**TASK PROMPT**.
Only the lines from the one containing "skirt's outer face." through the one containing "obj.parent = None" are wanted. Give them again exactly, both ends included.

**PROVIDED DATA**.
____

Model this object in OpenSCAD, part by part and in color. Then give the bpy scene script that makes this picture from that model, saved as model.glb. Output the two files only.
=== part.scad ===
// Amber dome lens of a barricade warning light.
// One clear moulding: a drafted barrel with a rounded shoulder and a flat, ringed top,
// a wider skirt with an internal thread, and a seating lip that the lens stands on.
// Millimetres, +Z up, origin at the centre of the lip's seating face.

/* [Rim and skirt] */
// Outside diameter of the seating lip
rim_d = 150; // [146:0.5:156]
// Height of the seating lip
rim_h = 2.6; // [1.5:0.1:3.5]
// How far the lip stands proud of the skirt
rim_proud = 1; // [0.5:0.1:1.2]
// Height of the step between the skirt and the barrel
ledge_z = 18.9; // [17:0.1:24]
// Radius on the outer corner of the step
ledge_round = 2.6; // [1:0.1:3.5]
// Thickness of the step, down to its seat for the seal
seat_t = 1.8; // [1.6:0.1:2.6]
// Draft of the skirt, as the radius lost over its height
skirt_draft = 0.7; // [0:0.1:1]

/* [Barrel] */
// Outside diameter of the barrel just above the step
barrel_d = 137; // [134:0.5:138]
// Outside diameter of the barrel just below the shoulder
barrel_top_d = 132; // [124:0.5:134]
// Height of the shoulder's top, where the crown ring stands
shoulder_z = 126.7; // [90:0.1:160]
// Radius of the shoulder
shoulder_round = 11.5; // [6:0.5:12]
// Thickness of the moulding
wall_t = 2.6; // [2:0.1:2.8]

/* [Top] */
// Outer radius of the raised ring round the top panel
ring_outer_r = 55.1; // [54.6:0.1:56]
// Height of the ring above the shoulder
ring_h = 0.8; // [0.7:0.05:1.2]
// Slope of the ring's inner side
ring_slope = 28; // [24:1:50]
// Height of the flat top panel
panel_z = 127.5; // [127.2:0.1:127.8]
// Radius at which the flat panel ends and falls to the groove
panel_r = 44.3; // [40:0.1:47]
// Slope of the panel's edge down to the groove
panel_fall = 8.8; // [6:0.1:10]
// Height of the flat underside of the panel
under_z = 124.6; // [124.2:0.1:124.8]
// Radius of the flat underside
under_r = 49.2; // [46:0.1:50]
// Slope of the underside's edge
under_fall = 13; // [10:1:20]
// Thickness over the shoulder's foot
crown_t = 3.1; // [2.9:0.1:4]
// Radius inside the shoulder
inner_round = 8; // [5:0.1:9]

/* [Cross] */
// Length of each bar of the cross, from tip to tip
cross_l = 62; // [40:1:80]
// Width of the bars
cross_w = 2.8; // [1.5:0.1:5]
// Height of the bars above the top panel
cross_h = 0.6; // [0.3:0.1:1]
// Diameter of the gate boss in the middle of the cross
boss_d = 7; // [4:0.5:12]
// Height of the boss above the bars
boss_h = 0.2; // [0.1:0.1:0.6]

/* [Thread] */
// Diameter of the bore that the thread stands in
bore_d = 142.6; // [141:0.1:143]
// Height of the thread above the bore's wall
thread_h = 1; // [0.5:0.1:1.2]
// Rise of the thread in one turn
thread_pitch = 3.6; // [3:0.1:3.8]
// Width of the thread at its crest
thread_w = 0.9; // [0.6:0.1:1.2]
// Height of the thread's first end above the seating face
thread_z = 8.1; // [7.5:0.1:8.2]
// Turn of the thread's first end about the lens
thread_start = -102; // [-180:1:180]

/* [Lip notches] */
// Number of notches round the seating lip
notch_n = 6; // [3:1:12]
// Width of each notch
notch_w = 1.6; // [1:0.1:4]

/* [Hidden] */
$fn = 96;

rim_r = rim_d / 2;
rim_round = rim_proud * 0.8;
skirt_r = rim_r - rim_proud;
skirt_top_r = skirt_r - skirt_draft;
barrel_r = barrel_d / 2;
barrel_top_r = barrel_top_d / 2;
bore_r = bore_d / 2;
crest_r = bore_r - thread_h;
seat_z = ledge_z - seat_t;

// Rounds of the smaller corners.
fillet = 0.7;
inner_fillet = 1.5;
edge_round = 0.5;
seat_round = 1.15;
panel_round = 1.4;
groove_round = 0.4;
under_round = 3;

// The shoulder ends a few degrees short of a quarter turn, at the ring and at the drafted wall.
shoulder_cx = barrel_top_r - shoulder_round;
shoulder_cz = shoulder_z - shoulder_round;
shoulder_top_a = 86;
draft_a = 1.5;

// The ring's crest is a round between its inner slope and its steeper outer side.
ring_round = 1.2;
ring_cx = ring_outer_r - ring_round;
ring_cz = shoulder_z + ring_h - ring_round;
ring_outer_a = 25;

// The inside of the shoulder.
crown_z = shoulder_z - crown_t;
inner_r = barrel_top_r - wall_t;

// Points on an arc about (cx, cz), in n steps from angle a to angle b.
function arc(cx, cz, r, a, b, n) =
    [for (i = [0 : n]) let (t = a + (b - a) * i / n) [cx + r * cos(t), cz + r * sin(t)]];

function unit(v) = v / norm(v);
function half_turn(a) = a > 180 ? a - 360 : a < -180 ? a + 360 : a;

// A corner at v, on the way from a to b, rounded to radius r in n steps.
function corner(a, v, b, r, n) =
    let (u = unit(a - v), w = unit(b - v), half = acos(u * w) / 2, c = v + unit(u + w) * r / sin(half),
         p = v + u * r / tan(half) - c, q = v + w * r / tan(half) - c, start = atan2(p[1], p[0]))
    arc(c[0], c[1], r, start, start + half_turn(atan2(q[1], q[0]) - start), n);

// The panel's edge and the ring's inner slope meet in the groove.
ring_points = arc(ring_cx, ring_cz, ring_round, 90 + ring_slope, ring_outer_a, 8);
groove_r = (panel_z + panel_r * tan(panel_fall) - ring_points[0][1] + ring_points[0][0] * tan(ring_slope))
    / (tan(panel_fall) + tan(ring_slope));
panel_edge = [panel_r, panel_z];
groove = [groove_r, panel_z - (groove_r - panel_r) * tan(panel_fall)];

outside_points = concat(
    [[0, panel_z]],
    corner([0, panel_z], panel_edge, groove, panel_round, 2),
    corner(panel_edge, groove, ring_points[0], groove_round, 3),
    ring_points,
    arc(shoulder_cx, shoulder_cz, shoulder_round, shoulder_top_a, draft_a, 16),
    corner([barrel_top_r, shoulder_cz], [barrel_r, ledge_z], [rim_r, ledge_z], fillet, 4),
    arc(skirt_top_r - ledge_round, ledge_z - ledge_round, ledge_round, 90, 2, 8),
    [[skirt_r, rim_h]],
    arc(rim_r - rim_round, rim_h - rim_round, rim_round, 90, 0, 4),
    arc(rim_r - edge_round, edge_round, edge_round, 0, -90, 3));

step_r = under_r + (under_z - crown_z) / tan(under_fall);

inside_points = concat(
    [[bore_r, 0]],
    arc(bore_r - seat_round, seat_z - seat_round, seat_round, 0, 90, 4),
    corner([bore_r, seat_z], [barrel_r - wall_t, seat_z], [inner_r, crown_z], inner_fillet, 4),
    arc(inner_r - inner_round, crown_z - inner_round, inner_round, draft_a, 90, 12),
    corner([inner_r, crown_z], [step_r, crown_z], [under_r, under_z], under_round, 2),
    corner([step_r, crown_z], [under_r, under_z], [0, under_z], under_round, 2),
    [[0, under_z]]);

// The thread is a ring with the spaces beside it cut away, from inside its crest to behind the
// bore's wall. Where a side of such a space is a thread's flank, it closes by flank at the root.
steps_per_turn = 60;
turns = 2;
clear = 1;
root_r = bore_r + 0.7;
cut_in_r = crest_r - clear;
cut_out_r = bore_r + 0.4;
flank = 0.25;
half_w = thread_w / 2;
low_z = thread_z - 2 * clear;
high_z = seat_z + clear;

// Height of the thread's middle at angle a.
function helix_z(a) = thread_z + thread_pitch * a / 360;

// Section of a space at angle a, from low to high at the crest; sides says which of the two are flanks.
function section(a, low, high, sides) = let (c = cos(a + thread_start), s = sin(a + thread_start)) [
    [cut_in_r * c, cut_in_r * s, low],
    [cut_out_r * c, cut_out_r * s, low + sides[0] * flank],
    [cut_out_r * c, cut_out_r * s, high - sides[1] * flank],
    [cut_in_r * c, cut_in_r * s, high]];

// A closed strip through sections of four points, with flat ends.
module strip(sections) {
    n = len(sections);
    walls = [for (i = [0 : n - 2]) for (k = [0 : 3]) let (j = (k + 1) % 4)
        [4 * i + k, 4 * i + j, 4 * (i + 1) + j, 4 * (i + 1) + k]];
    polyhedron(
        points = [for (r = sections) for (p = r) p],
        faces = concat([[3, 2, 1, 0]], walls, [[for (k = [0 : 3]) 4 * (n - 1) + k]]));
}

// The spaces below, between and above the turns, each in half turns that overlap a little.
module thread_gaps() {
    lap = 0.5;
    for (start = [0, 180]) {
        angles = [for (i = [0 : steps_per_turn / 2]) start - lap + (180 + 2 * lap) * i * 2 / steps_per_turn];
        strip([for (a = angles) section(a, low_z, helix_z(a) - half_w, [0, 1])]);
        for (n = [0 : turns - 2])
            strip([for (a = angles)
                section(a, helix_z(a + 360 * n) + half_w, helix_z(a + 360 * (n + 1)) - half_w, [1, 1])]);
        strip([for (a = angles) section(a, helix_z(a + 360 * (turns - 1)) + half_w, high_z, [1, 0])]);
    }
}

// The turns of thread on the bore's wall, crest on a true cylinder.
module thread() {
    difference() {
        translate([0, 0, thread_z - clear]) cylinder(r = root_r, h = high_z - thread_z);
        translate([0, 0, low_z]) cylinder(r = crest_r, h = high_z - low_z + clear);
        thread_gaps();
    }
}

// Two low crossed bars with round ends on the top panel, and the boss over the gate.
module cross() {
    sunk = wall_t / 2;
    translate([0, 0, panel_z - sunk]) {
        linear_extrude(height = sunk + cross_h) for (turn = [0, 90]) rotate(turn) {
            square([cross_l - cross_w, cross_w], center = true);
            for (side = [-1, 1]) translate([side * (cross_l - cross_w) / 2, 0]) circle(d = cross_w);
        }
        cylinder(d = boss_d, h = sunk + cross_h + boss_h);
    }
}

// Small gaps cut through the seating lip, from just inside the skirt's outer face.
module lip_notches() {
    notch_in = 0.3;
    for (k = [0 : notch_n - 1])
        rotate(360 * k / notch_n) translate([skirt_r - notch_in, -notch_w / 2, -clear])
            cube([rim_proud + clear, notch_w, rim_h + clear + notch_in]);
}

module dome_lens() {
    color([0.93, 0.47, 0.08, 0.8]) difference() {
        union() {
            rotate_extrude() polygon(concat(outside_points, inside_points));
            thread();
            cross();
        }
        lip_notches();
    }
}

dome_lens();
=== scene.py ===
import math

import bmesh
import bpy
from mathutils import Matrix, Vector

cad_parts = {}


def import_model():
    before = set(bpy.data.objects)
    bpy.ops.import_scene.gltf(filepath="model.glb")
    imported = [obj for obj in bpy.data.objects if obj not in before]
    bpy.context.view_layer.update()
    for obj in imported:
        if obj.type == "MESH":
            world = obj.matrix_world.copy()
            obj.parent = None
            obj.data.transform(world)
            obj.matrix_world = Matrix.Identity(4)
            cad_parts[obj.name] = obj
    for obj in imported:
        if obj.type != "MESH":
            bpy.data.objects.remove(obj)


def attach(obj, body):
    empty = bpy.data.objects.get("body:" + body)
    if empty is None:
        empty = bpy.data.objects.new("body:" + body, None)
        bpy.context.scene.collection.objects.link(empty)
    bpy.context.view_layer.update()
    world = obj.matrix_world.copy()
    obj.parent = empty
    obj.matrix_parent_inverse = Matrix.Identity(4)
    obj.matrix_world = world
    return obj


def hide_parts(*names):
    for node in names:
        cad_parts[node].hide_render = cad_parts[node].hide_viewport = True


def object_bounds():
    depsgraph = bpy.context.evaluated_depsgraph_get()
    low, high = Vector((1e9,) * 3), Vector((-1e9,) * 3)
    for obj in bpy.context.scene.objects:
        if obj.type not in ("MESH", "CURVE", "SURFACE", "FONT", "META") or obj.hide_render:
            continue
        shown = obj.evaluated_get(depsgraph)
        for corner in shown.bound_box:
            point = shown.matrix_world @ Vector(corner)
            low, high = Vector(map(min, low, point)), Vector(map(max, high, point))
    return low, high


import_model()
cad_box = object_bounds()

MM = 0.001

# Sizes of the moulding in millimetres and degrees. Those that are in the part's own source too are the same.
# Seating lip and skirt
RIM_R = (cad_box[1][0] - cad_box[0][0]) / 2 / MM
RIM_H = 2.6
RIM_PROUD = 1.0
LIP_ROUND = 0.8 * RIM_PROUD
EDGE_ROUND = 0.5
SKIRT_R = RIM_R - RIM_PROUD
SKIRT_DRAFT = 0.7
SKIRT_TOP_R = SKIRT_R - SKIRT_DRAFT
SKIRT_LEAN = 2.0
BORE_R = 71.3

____

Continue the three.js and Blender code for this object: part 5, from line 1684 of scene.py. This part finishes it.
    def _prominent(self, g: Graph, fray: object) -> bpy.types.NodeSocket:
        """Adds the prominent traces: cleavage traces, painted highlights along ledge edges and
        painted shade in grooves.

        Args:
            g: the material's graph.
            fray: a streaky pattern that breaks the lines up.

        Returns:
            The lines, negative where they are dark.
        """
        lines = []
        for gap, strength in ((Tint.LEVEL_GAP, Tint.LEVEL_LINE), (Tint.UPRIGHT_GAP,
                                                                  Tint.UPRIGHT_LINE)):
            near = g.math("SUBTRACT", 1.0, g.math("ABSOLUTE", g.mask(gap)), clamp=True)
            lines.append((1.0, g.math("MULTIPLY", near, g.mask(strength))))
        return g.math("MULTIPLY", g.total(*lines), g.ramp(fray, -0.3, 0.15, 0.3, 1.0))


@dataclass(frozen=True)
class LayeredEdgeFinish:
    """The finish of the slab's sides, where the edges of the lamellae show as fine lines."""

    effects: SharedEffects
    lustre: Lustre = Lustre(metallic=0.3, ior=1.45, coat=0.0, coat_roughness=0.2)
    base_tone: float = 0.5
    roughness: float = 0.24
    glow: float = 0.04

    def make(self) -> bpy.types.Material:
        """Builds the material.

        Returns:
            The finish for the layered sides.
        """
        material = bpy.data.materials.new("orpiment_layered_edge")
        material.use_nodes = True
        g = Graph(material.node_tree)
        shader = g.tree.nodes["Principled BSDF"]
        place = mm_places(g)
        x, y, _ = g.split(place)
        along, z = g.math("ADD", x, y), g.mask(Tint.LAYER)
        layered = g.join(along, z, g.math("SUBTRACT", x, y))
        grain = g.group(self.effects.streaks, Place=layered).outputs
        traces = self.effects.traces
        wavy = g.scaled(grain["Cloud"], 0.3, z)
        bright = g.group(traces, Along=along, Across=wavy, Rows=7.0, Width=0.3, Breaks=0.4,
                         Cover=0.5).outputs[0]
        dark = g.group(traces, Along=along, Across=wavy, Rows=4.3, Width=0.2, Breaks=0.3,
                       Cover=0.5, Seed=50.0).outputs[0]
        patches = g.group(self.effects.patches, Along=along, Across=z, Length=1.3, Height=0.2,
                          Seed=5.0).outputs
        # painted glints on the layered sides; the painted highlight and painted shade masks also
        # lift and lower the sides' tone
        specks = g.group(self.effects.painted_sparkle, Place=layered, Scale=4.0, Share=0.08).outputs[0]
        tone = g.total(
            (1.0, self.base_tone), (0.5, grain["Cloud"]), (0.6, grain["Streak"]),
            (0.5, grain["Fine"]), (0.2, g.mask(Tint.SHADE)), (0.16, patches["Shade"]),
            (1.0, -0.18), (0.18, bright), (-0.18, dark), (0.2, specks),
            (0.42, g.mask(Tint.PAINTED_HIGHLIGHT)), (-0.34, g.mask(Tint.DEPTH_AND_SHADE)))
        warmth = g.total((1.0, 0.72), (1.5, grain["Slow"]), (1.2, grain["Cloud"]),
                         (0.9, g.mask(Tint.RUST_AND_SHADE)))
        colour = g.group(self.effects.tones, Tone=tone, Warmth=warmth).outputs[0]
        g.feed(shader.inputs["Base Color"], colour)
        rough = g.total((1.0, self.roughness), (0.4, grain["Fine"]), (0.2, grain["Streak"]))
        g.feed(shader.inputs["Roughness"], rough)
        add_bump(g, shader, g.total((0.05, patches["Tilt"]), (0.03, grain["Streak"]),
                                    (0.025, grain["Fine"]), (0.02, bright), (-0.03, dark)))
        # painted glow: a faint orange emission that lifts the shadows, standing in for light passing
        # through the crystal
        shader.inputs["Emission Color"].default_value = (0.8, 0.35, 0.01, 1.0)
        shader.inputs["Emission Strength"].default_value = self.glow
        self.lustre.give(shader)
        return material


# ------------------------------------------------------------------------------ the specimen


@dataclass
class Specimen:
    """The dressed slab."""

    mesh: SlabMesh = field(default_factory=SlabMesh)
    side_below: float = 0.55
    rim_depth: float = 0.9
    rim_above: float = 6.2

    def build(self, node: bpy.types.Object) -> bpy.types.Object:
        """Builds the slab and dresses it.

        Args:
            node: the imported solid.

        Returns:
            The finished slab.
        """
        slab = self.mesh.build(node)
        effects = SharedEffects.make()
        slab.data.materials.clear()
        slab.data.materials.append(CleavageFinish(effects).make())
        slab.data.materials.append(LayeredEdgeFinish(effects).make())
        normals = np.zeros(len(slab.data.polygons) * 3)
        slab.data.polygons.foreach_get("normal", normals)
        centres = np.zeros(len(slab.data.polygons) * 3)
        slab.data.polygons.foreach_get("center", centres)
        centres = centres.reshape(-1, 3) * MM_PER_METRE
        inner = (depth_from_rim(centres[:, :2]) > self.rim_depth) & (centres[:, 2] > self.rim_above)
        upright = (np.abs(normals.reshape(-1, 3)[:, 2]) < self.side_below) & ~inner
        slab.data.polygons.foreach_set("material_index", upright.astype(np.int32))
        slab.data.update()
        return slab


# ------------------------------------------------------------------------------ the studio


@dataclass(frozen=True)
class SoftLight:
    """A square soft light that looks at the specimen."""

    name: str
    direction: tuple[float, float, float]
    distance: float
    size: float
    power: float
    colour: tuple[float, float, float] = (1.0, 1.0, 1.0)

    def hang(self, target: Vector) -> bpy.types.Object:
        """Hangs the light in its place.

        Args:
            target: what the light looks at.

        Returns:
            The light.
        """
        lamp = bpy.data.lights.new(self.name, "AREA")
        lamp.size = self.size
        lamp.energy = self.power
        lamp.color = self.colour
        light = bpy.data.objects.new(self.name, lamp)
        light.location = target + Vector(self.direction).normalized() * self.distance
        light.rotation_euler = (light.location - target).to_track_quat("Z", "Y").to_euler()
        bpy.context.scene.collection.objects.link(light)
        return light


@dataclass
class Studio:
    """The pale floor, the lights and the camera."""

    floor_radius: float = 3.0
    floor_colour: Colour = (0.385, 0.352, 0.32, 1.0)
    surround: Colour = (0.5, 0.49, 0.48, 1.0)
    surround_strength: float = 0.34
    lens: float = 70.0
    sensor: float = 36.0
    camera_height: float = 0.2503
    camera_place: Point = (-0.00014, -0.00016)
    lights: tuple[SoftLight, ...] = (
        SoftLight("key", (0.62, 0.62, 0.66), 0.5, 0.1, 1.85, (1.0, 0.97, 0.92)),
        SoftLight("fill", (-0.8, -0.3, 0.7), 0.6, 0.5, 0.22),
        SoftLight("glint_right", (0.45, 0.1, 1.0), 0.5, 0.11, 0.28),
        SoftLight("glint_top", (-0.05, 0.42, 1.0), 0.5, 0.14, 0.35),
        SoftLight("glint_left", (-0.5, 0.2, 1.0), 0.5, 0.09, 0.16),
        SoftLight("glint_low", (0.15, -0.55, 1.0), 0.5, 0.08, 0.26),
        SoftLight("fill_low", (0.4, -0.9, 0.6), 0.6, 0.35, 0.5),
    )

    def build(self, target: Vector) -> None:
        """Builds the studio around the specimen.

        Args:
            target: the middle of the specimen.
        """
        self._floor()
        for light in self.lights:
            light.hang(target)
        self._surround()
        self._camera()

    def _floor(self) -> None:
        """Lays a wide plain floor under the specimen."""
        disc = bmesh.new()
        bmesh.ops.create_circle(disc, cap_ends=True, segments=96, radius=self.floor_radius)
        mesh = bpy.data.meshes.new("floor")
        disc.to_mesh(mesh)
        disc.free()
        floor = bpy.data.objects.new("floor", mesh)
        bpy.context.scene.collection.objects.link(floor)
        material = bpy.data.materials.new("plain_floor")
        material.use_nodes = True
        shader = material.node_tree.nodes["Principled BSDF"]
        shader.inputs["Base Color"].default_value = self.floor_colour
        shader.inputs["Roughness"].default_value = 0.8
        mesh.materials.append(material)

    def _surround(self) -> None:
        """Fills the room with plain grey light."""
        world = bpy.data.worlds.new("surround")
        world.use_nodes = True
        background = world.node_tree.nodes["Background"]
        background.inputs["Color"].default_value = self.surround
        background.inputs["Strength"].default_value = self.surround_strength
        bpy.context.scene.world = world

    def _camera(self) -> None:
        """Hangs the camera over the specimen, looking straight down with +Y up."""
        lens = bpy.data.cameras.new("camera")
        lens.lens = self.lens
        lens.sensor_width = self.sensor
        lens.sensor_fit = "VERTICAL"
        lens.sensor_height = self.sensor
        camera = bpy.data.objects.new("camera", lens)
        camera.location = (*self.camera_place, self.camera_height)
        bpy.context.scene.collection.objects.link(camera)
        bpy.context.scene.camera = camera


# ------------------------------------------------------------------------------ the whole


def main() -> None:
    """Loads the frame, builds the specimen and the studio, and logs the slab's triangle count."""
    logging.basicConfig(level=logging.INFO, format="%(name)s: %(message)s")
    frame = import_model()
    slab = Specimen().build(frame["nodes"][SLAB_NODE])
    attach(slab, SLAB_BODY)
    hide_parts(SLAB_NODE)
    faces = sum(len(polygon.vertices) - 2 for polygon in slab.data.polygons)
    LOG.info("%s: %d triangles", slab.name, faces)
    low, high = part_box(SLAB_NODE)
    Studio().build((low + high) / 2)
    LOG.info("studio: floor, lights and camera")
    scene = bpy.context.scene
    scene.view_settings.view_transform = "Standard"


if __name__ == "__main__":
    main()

____

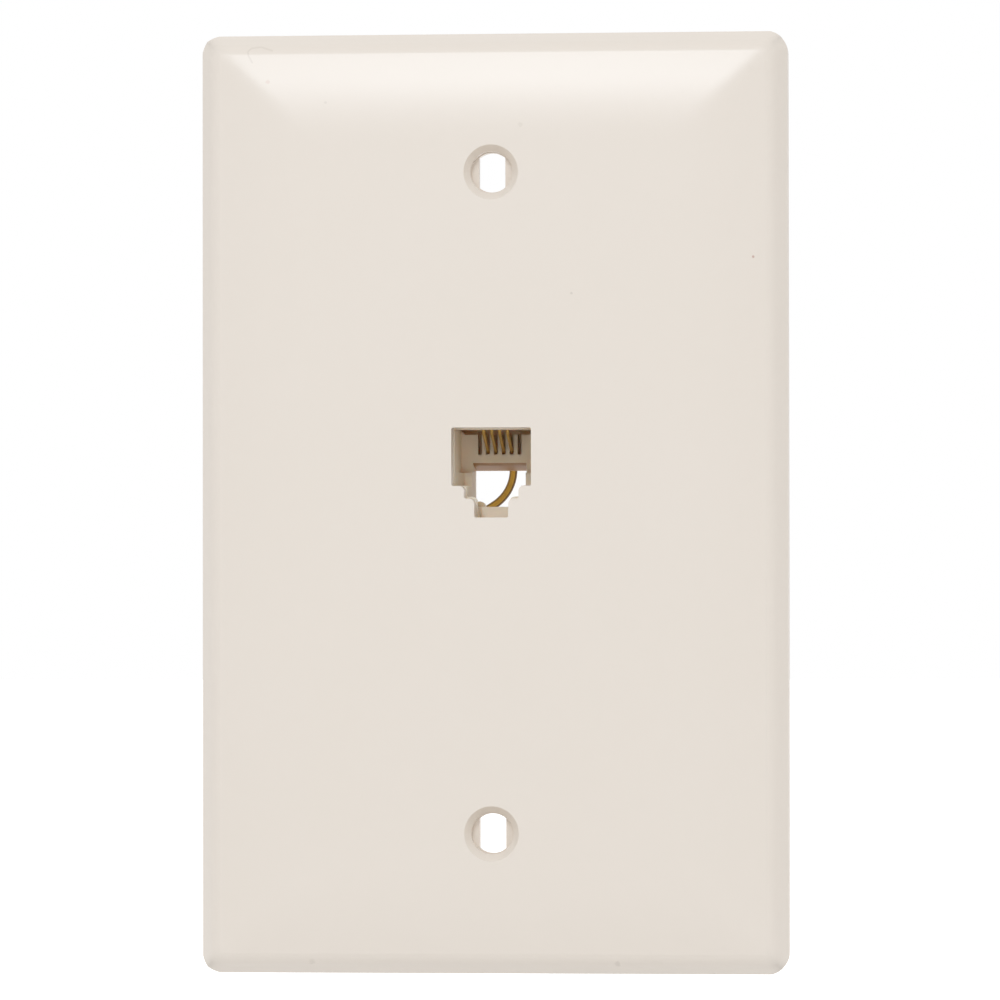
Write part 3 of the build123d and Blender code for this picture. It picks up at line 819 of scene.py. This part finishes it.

____

**EXERCISE RESPONSE**.
// Small gaps cut through the seating lip, from just inside the skirt's outer face.
module lip_notches() {
    notch_in = 0.3;
    for (k = [0 : notch_n - 1])
        rotate(360 * k / notch_n) translate([skirt_r - notch_in, -notch_w / 2, -clear])
            cube([rim_proud + clear, notch_w, rim_h + clear + notch_in]);
}

module dome_lens() {
    color([0.93, 0.47, 0.08, 0.8]) difference() {
        union() {
            rotate_extrude() polygon(concat(outside_points, inside_points));
            thread();
            cross();
        }
        lip_notches();
    }
}

dome_lens();
=== scene.py ===
import math

import bmesh
import bpy
from mathutils import Matrix, Vector

cad_parts = {}


def import_model():
    before = set(bpy.data.objects)
    bpy.ops.import_scene.gltf(filepath="model.glb")
    imported = [obj for obj in bpy.data.objects if obj not in before]
    bpy.context.view_layer.update()
    for obj in imported:
        if obj.type == "MESH":
            world = obj.matrix_world.copy()
            obj.parent = None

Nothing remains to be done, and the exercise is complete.